Stipa gigantea (Golden Oats) is the showstopper. A low mound of semi-evergreen foliage sends up 1.8-2m flower stems from June onwards. The oat-like heads open purple-green and ripen to shimmering gold, lasting well into winter. It is fully hardy to -15C and needs no hard cut back. One mature plant fills a 1m-wide space and lasts 10+ years without dividing.
Stipa tenuissima (Mexican Feather Grass) forms a dense 50-60cm tuft of hair-fine leaves. Every breath of wind sets it rippling. Pale green flowers appear in June and age to straw-gold by August. It is a short-lived perennial (3-5 years) but self-seeds so freely that replacement plants appear without intervention. In mild, well-drained areas, it can become a nuisance.
Stipa arundinacea (Pheasant’s Tail Grass) reaches 80cm-1m with arching, bronze-tinted foliage that intensifies through autumn and winter. Now reclassified as Anemanthele lessoniana, it keeps its old name in most UK nurseries. It tolerates more shade than the other two species and is evergreen in sheltered spots.

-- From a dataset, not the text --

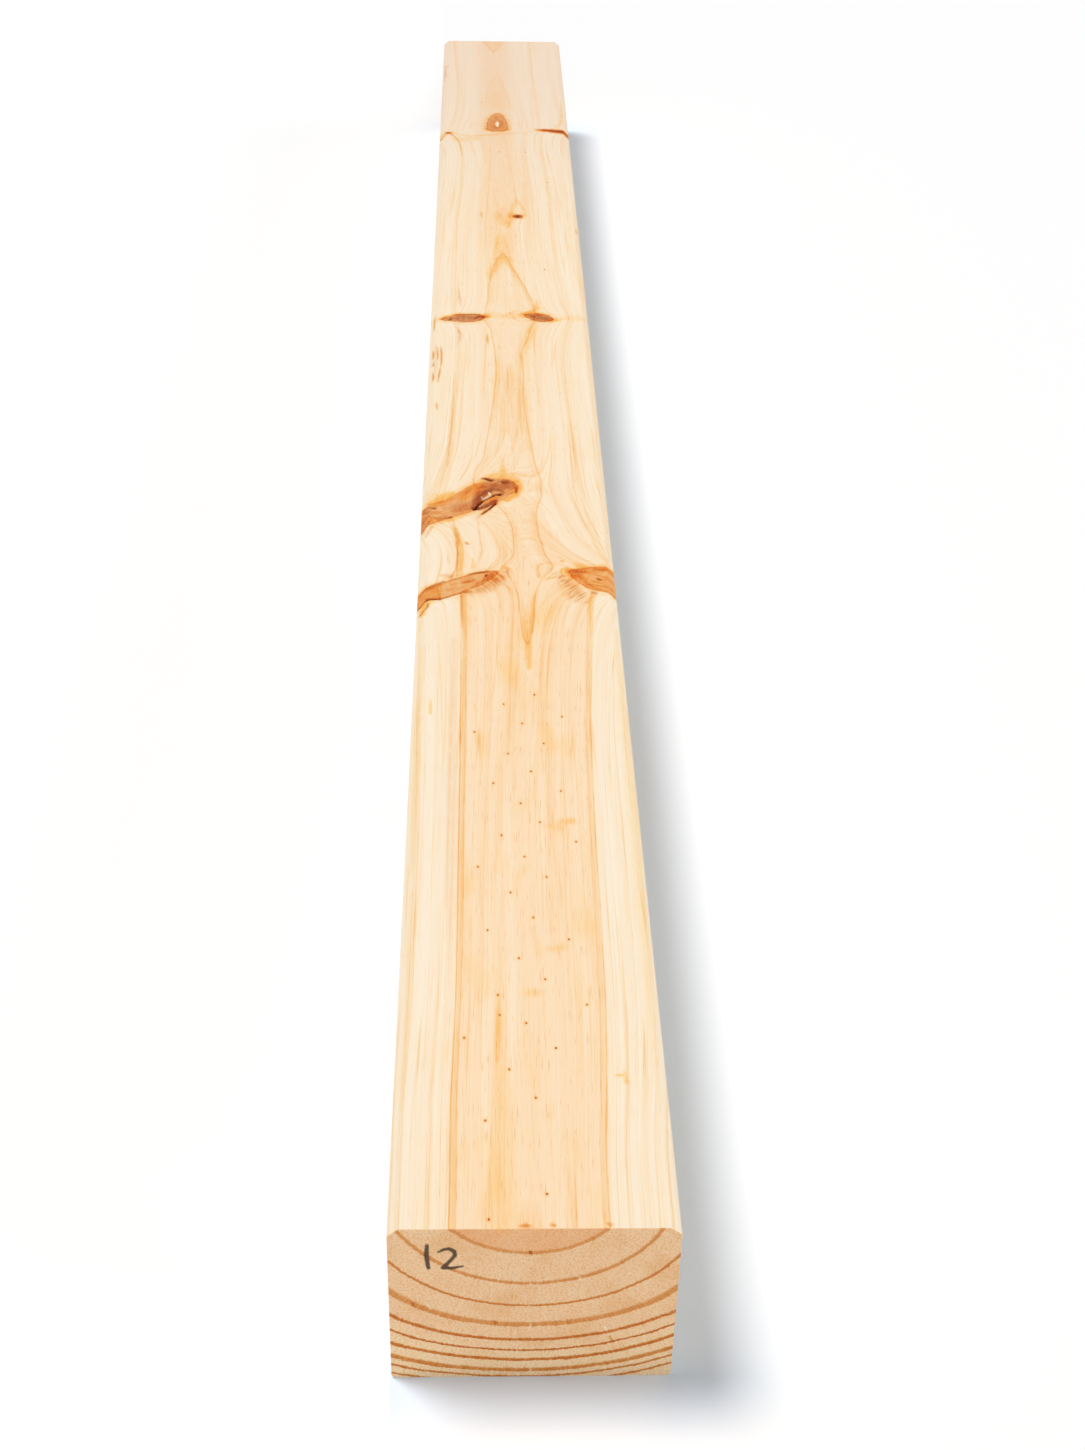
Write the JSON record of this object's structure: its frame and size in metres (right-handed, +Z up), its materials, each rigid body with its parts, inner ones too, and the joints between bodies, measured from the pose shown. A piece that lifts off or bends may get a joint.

| Species | Height | Habit | Hardiness | Self-seeding |
|---|---|---|---|---|
| S. gigantea | 1.8-2m (flowers) | Semi-evergreen clump | -15C | Low |
| S. tenuissima | 50-60cm | Deciduous tuft | -10C | Very high |
| S. arundinacea | 80cm-1m | Evergreen arching | -8C | Moderate |
How to plant Stipa feather grass
Plant Stipa in spring (April-May) for the best establishment before winter. Autumn planting works for S. gigantea but risks root rot for S. tenuissima on cold, wet soils. All species need full sun and free-draining ground.
Dig a hole twice the width of the pot and the same depth. On heavy soil, mix the excavated soil 50:50 with horticultural grit. Set the plant so the crown sits at soil level — burying it causes rot. Backfill, firm gently, and water well. Mulch with gravel rather than organic mulch, which holds moisture against the crown.
Spacing depends on species. Plant S. gigantea 80cm-1m apart as individual specimens. S. tenuissima looks best in groups of 3-5, spaced 30cm apart. S. arundinacea needs 60cm between plants.
Container growing suits all three species. Use a gritty, loam-based compost (John Innes No. 2 mixed with 30% perlite). Ensure drainage holes are clear. S. tenuissima is the best container choice — its fine foliage spills over pot edges and it stays compact.
What soil does Stipa need?
Well-drained soil is non-negotiable for every Stipa species. Waterlogged roots over winter kill more Stipa plants than cold temperatures ever will. Sandy and chalky soils are ideal without amendment. Clay soils need serious drainage work before planting.
On heavy clay, dig out a 40cm-wide, 30cm-deep hole and backfill with a 50:50 mix of garden soil and sharp horticultural grit. This creates a free-draining pocket around the roots. Raised beds with gritty compost are an even more reliable solution on clay. Our guide to plants for sandy soil covers more species that thrive in the same dry, lean conditions Stipa demands.
Stipa grasses actually perform better in poor, unfertilised soil. Rich, fertile ground produces lush, floppy growth that collapses in rain and loses the upright, airy habit that makes these grasses attractive. Never feed Stipa with nitrogen-rich fertiliser.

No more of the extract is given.